# Power on by RTC



## d00mfreak (27. November 2007)

Hi Leute
Da ich ein ziemlicher Morgenmuffel bin, hab nun schon öfters versucht, den PC mittel der Uhr einzuschalten, um mich mit schneller Mukke zum Aufwachen zu zwingen. Leider klappt das "Power on by RTC" nie. Kann mir einer erklären, was da alles sein muss, damit der PC von alleine hochfährt?


----------



## Maggats (28. November 2007)

bei meinem asus gibts sone funktion "music alarm" oder so ähnlich

da legste ne cd rein, stellst im bios die weckzeit und den track ein und los gehts.

habs aber nie gestet, guck ma ob dein board diese funktion auch hat


----------



## d00mfreak (28. November 2007)

Thx, werd ich gleich mal ausprobieren.
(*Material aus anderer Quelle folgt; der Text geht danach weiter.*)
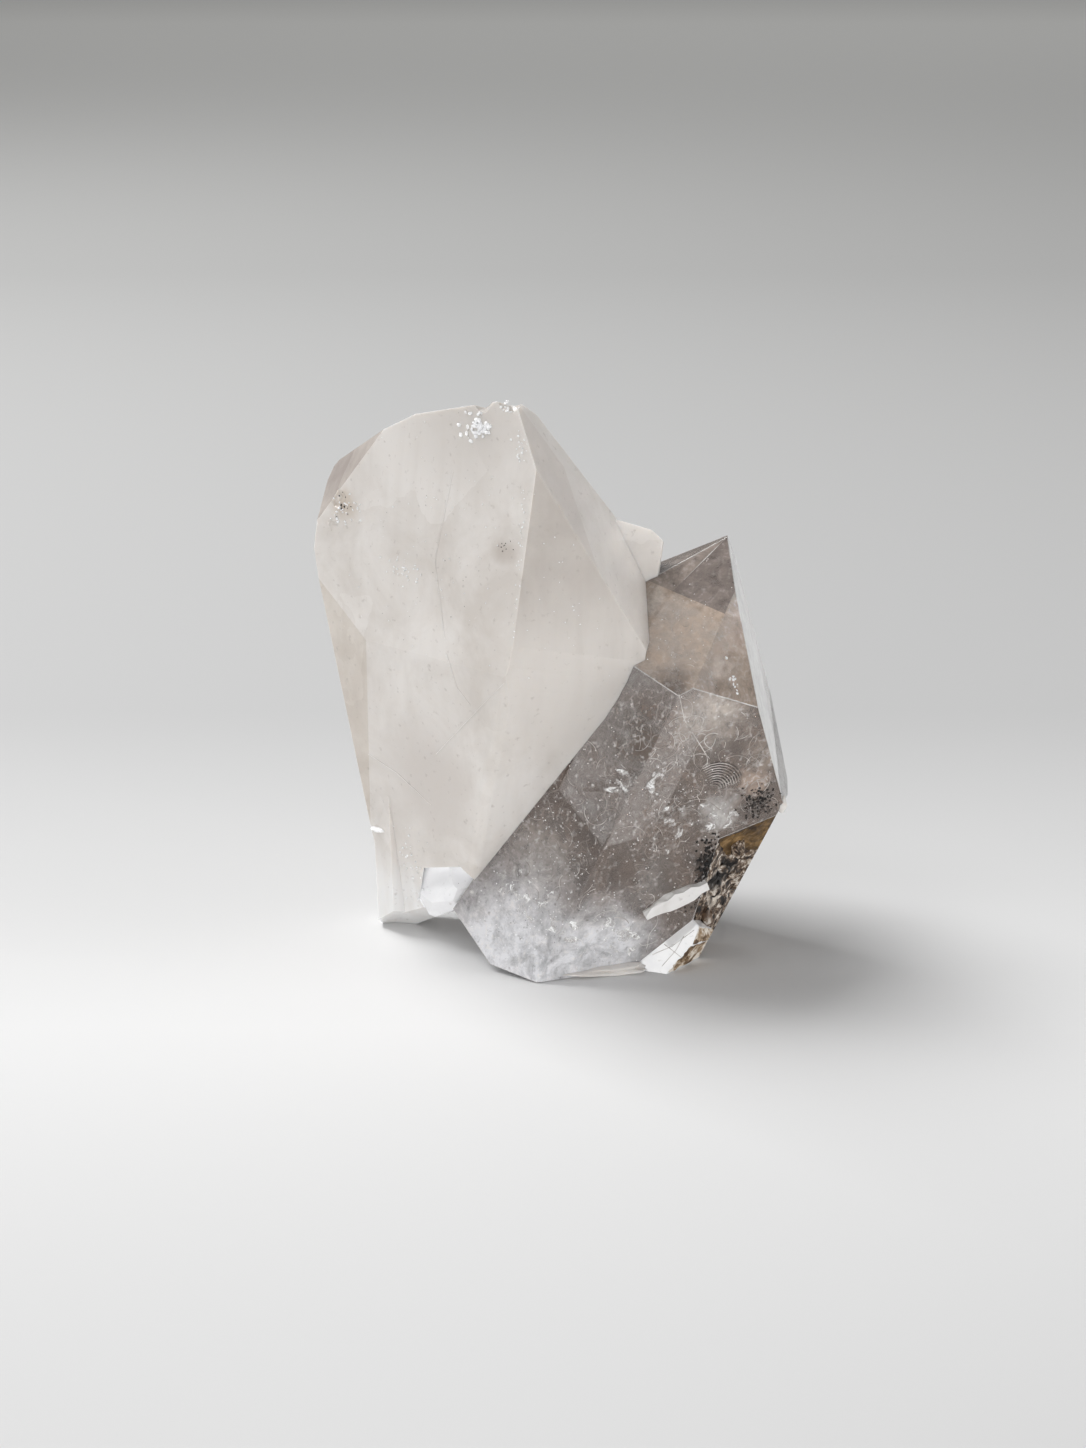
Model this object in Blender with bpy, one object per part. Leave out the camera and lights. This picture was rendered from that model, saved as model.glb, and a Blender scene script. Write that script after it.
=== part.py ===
"""Smoky and clear quartz cluster.

A hand specimen 90 mm tall: a broad cloudy crystal that stands upright, a stub of a second cloudy
crystal behind its right shoulder, and a smoky crystal that leans to the right in front of them. They grew
into each other and share one broken root, so the whole cluster is one closed solid.

A quartz crystal is a six-sided prism with a point of six faces. Its face angles are always the same, and
only the distances of the faces from the middle differ from crystal to crystal. Each crystal here is a
block cut by its faces, and each face is given by three numbers:

    azimuth   turn about the long axis in degrees, from the front (-Y) towards the right (+X)
    polar     angle in degrees between the long axis and the face's normal
    distance  from the crystal's middle to the face, in millimetres

The frame has +Z up and its origin on the ground under the middle of the cluster.
"""
import math

import bmesh
import bpy
from mathutils import Matrix, Vector

MM = 0.001
BLANK = 300.0            # mm, side of the block that a crystal is cut from
SPARE = 5.0              # mm, how far a crystal reaches below the ground before the foot is cut flat
LUMP_SWELL = 1.25        # a coarse ball is flatter between its corners, so it is made this much larger
NO_THICKNESS = 1e-7      # m, points closer than this to a cut count as on it

SIDE = 90.0              # polar angle of a prism face
POINT = 51.8             # polar angle of a face of the point, the same on every quartz crystal
STEP = 60.0              # turn from one prism face to the next

CLOUDY_MIDDLE = (-11.5, -2.0, 47.5)
CLOUDY_LEAN = (7.5, 0.5)         # degrees to the right and to the back
CLOUDY_TURN = -41.0              # azimuth of the broad face at the front left
CLOUDY_SIDES = (12.9, 21.5, 26.9, 29.0, 18.5, 28.0)
CLOUDY_POINT = {
    "right": (67.5, 59.0, 28.0),
    "right back": (131.5, 43.0, 25.5),
    "back": (-161.0, POINT, 29.3),
    "left shoulder": (-138.2, 31.6, 34.0),
    "left back": (-101.0, POINT, 38.6),
    "left": (-71.0, 71.0, 27.5),
    "worn top": (174.5, 30.0, 28.5),
}
# Below its middle the crystal narrows to the broken root.
CLOUDY_ROOT = {
    "front": (17.5, 109.0, 19.7),
    "front left": (-40.0, 103.5, 12.3),
    "left": (-49.0, 103.0, 14.0),
    "left back": (-96.0, 108.0, 22.9),
    "back": (170.0, 100.5, 19.0),
    "right back": (120.0, 112.0, 24.0),
    "front of the foot": (-1.5, 142.2, 33.9),
    "under the foot": (89.0, 132.0, 29.2),
    "behind the foot": (150.0, 143.0, 43.4),
}

STUB_MIDDLE = (8.5, 3.5, 50.0)
STUB_LEAN = (7.5, 3.0)
STUB_TURN = 8.0
STUB_SIDES = (8.0, 5.4, 6.9, 9.0, 8.0, 8.0)
STUB_ENDS = {
    "broken top": (156.6, 19.3, 14.6),
    "top right": (119.6, 39.4, 13.3),
    "top back": (170.0, 48.0, 17.0),
    "root": (150.0, 128.0, 20.0),
    "right root": (80.0, 112.0, 16.0),
}

SMOKY_MIDDLE = (10.5, -4.0, 32.5)
SMOKY_LEAN = (24.6, -1.8)
SMOKY_TURN = -35.6               # azimuth of the left one of the two prism faces at the front
SMOKY_SIDES = (13.2, 16.5, 27.3, 24.8, 22.0, 14.0)
SMOKY_POINT = (20.5, 24.2, 23.2, 27.8, 25.4, 22.4)
SMOKY_ROOT = {
    "left of the root": (-113.5, 159.5, 34.2),
    "front of the root": (83.0, 163.5, 34.0),
    "broken right side": (90.0, 91.5, 27.9),
    "bright corner": (38.5, 97.5, 22.0),
    "behind the root": (165.0, 138.0, 29.0),
}
# The right flank is broken back below a stained ledge.
FLANK = (61.5, 83.5, 20.2)
LEDGE = (41.0, 109.5, 19.6)

# Place in mm and radius in mm of a shell-shaped break.
BREAK_BETWEEN_THE_CRYSTALS = ((-20.4, -13.5, 9.2), 10.0)
CHIPS = {
    "top edge": ((-11.0, -15.5, 89.9), 2.6),
    "top edge left": ((-16.5, -12.5, 88.0), 1.9),
    "top corner": ((-6.2, -18.0, 90.2), 2.2),
    "left shoulder": ((-33.9, 0.6, 71.0), 2.4),
    "left shoulder low": ((-35.0, 1.4, 66.6), 1.8),
    "behind the top": ((-12.0, 9.0, 84.0), 5.0),
    "back of the root": ((-8.0, 24.0, 8.0), 9.0),
    "right of the root": ((26.0, 12.0, 2.0), 8.0),
}

# A white flake that lies across the smoky crystal, low on its right.
BLADE_START = (14.0, -16.1, 9.6)
BLADE_END = (23.6, -12.9, 13.6)
BLADE_OUT = (0.37, -0.91, -0.2)      # out of the crystal face that the flake lies on
BLADE_WIDTH = 1.5
BLADE_RISE = 0.5
BLADE_TAPER = 0.45                   # width at the start as a share of the width at the end

# The bright corner at the lower right of the smoky crystal: a block with a steep, mirror-flat top.
CORNER_MIDDLE = (19.5, -10.0, 3.0)
CORNER_FACES = {
    "bright top": (-32.6, 48.2, 3.1),
    "right": (56.8, 90.4, 4.4),
    "right low": (52.4, 117.0, 3.6),
    "left": (-75.0, 80.0, 8.0),
    "back": (180.0, 90.0, 0.0),
}

# Small lumps that grew or broke proud: place and half sizes in mm, turn in degrees about the upright.
LUMPS = {
    "clear lump below the right edge": ((34.0, -9.6, 26.3), (1.5, 1.6, 1.1), 20.0),
    "left edge": ((-28.6, 5.5, 17.0), (1.2, 3.0, 0.9), -40.0),
    "toe": ((9.0, -14.6, 0.8), (8.0, 2.6, 1.2), 8.0),
    "outside of the foot": ((-25.4, 4.6, 3.0), (1.8, 2.0, 3.4), 10.0),
    "under the break": ((-18.4, -1.6, 4.6), (2.6, 2.2, 1.3), -35.0),
    "rough flank 1": ((30.2, -9.6, 18.4), (1.3, 1.2, 1.5), 15.0),
    "rough flank 2": ((27.3, -8.6, 15.0), (1.5, 1.1, 1.2), 40.0),
    "rough flank 3": ((25.9, -7.0, 11.0), (1.2, 1.6, 1.6), 70.0),
    "rough flank 4": ((25.6, -9.2, 6.4), (1.3, 1.5, 1.9), 25.0),
}

CLOUDY_COLOUR = (0.60, 0.58, 0.55, 1.0)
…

Ne Funktion zum CD-Abspielen hat es, das mit dem "Music Alarm" bin ich mir net sicher


----------



## Henner (29. November 2007)

Am einfachsten geht's, wenn Du ihn nicht herunterfährst, sondern in den Ruhezustand schickst. Dann kannst Du unter Windows ("Geplante Tasks") etwa einen Programmstart für die gewünschte Uhrzeit planen und "Rechner für diesen Task reaktivieren" (oder so ähnlich) anklicken. Er fährt dann von selbst hoch und weckt Dich


----------



## d00mfreak (30. November 2007)

Das klappte noch besser, thx 4 help


----------